start

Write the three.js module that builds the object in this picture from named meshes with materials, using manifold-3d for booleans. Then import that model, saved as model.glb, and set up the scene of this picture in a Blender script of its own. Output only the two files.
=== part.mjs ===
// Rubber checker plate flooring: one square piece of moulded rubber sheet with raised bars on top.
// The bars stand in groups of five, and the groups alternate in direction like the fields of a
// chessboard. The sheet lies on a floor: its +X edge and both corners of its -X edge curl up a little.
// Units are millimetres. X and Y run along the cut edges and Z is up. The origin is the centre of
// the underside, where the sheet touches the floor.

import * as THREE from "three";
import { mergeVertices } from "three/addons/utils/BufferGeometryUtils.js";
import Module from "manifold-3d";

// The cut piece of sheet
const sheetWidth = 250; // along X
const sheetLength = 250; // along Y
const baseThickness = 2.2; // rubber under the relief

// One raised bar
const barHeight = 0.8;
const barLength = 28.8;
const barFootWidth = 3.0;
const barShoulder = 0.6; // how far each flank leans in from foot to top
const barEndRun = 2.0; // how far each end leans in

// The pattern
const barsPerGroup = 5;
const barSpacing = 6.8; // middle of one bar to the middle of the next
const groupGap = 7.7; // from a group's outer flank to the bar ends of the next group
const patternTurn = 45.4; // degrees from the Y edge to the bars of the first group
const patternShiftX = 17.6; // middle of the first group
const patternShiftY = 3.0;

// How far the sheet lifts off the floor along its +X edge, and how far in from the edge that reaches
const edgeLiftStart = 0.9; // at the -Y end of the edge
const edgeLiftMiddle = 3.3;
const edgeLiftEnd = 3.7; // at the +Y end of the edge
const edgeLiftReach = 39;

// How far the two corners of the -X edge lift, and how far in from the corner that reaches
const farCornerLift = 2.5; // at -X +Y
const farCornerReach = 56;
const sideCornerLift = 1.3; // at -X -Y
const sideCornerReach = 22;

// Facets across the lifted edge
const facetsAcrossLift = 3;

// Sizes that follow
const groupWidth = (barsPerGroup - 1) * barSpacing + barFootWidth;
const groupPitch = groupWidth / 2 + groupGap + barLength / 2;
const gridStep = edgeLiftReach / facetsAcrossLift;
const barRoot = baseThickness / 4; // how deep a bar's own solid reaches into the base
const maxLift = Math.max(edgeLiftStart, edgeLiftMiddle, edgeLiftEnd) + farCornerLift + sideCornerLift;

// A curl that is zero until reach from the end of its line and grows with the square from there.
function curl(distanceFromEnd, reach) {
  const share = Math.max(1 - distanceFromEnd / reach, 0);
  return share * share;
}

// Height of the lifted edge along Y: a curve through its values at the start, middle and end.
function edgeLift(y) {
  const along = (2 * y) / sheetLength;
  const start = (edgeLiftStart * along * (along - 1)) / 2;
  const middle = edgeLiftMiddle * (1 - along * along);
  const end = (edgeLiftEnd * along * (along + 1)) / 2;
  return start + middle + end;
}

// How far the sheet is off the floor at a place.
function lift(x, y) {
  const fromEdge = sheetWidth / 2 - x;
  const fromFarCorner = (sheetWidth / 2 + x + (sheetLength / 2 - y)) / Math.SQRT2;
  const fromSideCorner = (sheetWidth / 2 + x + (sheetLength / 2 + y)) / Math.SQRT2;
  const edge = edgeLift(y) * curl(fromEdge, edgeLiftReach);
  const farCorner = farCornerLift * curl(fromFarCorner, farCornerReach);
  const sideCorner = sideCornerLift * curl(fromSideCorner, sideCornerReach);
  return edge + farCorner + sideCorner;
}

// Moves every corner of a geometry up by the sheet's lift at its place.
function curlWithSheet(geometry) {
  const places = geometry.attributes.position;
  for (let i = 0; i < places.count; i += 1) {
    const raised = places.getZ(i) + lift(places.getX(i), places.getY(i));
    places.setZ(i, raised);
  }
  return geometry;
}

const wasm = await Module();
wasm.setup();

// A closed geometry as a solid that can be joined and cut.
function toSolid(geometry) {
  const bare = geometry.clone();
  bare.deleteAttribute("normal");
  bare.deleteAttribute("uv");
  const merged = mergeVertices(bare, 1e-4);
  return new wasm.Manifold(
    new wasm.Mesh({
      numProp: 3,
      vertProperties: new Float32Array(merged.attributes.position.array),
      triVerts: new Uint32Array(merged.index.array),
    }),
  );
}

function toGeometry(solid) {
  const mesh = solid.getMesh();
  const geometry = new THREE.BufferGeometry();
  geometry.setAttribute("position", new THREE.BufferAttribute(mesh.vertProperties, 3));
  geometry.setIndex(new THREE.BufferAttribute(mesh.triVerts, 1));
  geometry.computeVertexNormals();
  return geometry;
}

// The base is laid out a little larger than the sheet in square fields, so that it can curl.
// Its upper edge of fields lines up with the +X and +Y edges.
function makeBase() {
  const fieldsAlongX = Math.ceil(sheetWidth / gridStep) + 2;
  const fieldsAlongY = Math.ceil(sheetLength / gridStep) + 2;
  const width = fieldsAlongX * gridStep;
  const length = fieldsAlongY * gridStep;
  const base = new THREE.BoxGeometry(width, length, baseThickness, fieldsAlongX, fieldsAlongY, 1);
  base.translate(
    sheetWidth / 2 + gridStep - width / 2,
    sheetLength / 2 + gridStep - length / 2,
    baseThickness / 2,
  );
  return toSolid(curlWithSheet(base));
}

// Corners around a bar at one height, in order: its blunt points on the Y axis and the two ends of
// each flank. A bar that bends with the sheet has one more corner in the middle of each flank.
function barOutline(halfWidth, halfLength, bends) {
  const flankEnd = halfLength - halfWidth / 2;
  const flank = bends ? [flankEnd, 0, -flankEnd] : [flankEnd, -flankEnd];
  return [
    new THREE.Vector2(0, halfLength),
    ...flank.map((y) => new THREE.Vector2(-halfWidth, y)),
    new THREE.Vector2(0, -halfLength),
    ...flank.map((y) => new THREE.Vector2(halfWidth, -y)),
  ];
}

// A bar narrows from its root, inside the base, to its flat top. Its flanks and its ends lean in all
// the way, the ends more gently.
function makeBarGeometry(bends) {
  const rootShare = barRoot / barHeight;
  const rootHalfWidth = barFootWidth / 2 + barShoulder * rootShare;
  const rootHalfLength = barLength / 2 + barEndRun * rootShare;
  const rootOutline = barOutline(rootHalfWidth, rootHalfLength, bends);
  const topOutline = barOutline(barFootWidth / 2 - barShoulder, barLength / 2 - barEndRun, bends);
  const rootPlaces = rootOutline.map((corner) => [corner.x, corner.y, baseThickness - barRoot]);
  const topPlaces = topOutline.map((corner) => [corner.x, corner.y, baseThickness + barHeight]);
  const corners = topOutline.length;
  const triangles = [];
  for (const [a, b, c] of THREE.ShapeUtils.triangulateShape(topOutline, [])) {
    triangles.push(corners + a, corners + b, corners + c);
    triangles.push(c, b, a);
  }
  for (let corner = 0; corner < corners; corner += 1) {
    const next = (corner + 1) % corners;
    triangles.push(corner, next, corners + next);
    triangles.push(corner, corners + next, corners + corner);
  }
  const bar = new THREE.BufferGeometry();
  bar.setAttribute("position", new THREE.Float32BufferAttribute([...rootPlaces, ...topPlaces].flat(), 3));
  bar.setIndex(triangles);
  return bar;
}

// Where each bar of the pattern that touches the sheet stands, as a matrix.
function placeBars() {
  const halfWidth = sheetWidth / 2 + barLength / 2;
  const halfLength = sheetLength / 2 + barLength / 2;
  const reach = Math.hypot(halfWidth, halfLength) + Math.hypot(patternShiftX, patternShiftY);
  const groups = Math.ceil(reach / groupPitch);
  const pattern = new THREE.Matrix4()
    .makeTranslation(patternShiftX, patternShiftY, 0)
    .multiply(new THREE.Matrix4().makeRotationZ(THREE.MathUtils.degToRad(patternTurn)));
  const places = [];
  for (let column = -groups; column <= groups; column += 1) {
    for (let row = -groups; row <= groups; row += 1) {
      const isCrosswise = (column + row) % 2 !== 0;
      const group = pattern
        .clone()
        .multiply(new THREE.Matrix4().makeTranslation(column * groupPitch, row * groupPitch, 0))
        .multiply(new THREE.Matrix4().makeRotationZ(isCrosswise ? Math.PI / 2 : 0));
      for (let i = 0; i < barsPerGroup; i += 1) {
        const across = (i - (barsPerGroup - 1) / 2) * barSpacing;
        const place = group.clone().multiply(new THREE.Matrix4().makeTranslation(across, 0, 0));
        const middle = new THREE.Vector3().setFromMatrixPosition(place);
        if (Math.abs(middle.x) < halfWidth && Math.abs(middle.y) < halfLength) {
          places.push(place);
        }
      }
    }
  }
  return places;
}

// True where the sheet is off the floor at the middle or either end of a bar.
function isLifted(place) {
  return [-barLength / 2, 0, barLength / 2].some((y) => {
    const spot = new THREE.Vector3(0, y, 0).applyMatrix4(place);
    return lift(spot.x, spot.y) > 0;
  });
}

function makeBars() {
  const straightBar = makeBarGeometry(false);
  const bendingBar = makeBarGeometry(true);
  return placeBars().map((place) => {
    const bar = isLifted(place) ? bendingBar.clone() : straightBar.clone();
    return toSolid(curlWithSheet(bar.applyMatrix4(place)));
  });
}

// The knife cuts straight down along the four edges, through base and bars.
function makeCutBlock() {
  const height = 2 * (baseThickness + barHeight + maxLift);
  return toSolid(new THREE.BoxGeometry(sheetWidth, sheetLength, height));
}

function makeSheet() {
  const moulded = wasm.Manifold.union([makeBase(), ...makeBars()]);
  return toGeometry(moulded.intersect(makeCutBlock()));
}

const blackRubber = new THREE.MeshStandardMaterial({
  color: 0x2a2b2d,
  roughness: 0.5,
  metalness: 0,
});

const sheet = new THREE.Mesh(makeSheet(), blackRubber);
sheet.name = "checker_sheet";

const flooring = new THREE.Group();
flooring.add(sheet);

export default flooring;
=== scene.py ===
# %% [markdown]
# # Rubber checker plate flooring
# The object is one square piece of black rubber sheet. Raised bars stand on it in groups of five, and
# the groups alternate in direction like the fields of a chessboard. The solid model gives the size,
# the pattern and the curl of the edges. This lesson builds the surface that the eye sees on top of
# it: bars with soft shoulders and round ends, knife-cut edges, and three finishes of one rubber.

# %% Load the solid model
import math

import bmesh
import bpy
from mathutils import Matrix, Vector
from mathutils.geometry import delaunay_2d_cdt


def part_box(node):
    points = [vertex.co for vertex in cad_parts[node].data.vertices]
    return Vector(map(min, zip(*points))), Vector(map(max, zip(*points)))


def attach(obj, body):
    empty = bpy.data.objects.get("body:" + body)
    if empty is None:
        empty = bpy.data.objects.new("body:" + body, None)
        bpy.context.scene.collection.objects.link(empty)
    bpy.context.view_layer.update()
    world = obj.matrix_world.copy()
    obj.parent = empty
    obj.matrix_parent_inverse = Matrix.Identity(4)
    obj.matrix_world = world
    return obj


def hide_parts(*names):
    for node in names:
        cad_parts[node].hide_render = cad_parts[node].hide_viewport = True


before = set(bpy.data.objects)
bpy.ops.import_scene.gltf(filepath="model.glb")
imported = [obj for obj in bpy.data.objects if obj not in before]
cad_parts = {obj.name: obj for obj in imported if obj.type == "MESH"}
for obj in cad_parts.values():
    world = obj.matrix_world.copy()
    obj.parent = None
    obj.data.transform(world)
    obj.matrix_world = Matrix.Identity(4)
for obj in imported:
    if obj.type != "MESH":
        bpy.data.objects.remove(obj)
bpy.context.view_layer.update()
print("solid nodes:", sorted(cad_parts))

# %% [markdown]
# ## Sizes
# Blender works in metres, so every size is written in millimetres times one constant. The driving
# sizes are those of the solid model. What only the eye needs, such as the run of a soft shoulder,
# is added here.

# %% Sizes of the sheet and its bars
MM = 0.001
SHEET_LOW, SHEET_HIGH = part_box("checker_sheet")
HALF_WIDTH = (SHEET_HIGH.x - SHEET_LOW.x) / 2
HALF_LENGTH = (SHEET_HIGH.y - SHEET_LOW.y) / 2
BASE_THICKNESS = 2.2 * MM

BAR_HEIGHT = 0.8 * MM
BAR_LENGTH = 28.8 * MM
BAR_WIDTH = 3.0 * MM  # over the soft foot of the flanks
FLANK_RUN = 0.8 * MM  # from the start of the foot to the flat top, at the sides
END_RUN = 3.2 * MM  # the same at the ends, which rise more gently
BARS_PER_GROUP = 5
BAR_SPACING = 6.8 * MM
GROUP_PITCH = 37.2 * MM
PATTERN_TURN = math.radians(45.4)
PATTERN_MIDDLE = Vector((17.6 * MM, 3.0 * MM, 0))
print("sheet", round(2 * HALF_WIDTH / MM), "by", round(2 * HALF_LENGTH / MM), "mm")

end

▶ [Problem details]: Return exactly the lines from the line that has "cad_parts[node].hide_render = cad_parts[node].hide_viewport" to the line that has "imported = [obj", both of them included.

▶ [Result for this exercise]:
        cad_parts[node].hide_render = cad_parts[node].hide_viewport = True


before = set(bpy.data.objects)
bpy.ops.import_scene.gltf(filepath="model.glb")
imported = [obj for obj in bpy.data.objects if obj not in before]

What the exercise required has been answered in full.